If I'm not misunderstanding the correct meaning of your questions it seems to me quite obvious that they are not the same sequence in general but you have to clarify what you really mean with them.

In particular the second sentence, as I read it, means that every time you have a sequence of elements in $A$ converging at some point $x$ then this point is in $A$. This is true if you have a closed set but in general is not (take $1/n$ in $(0,1)$).

The first sentence (again as I read it) means that if every sequence in $A$ converges to the same point $x$ then this point is in $A$. This seems a little bit confusing because you can always find in a set which as more than one element two different sequence (the constant ones) converging to different points and so the hypotesis of your impications is almost always false.
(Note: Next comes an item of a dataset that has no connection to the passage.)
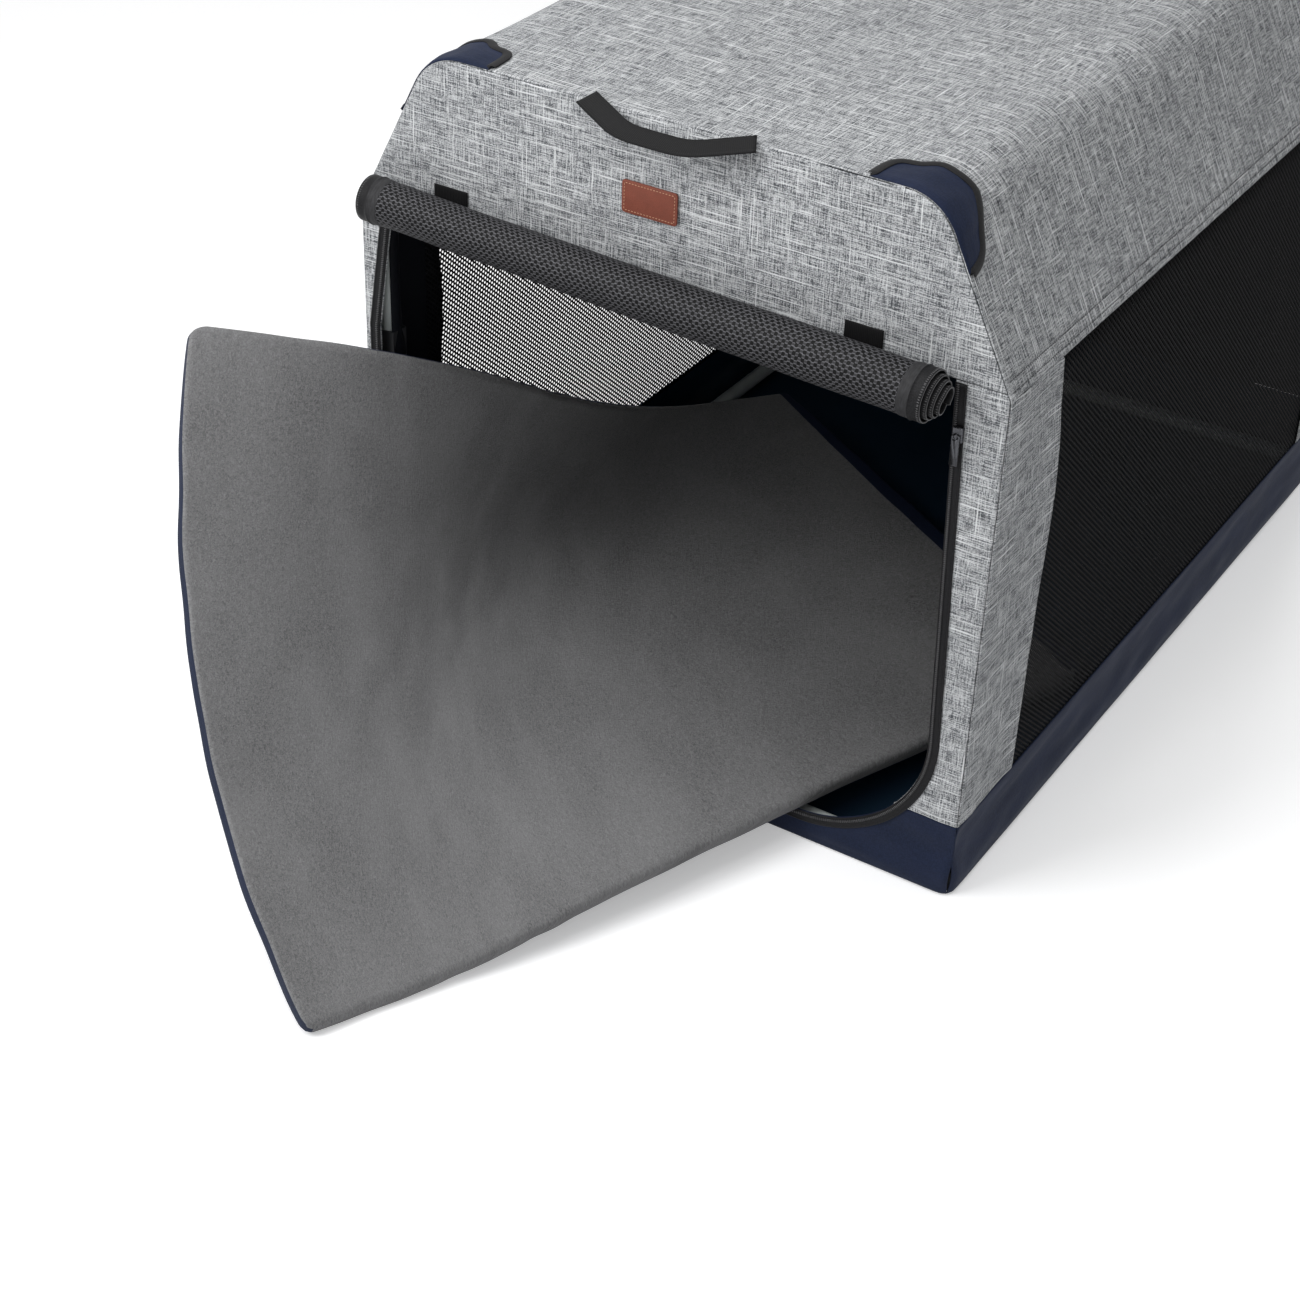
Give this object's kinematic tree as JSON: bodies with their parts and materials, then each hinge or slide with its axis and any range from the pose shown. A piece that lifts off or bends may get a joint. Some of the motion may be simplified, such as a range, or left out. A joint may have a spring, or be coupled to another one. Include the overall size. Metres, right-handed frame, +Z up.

---Edit--- From the new edit point of view is seems that the the sequences should be red as:

  1. characterize closed set among others via convergent sequences: every time you've got a convergent sequence the limit is a point of the set in which the sequence lays.
  2. characterize the closure of a set $A$. In particular you get the definition of closure (as you have said) taking the second $A$ in the sentence being $c(A)$.

Now, turning to the equivalence if you are asking about logic equivalence clearly there is a gap between the two sentences (not only referring to the $\forall$ and $\exists$ sa my previous answer was about): in particular you are comparing the second part of an equivalence (as in the characterization of a closed set) and a part of the definition of a set. So imo strictly logically speaking you cannot get an equivalence.

Topologically you have to care about separatedness axioms like said above and so on...

I hope I've undestood (better now) your question and that my answer is a little claryfing for you.